Vaughn argued that the modifications to his work schedule and his hours, being overlooked to fill the temporary position, and the denial of several overtime opportunities were all related to the settlement of his employment discrimination complaints in September 2007. He filed this suit alleging retaliation. The court found that Vaughn failed to establish a case for retaliation under the “indirect method of proof.” Under this method, Vaughn must establish that he: (1) participated in statutorily protected activity, (2) met his employer’s legitimate expectations, (3) suffered a materially adverse action and (4) treated less favorably than a similarly situated employee who did not participate in statutorily protected activity.

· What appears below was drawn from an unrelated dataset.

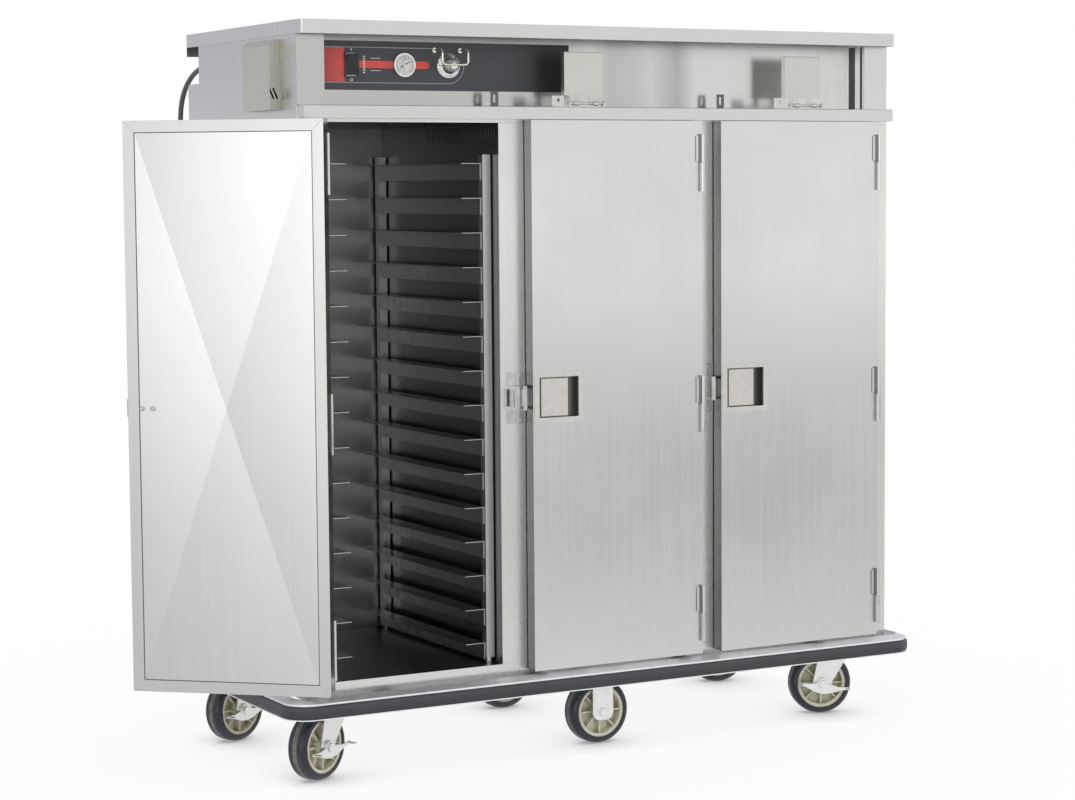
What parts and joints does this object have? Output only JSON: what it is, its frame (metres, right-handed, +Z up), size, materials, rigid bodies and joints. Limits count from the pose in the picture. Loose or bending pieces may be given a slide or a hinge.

The court found that Vaughn’s claim failed on the second prong. This is because an employee who continues to harass a co-worker cannot be considered to have met his employer’s legitimate expectations. Although Vaughn’s behavior at the time, according to the court, may not have risen to the level of harassment on the account of sex, the USDA must not permit employees to act in the same or similar way as Vaughn towards any co-worker. The court stated that the USDA responded appropriately to Vaughn’s behavior towards Towery in order to protect her and to preserve a positive work environment. The decision of the district court was affirmed.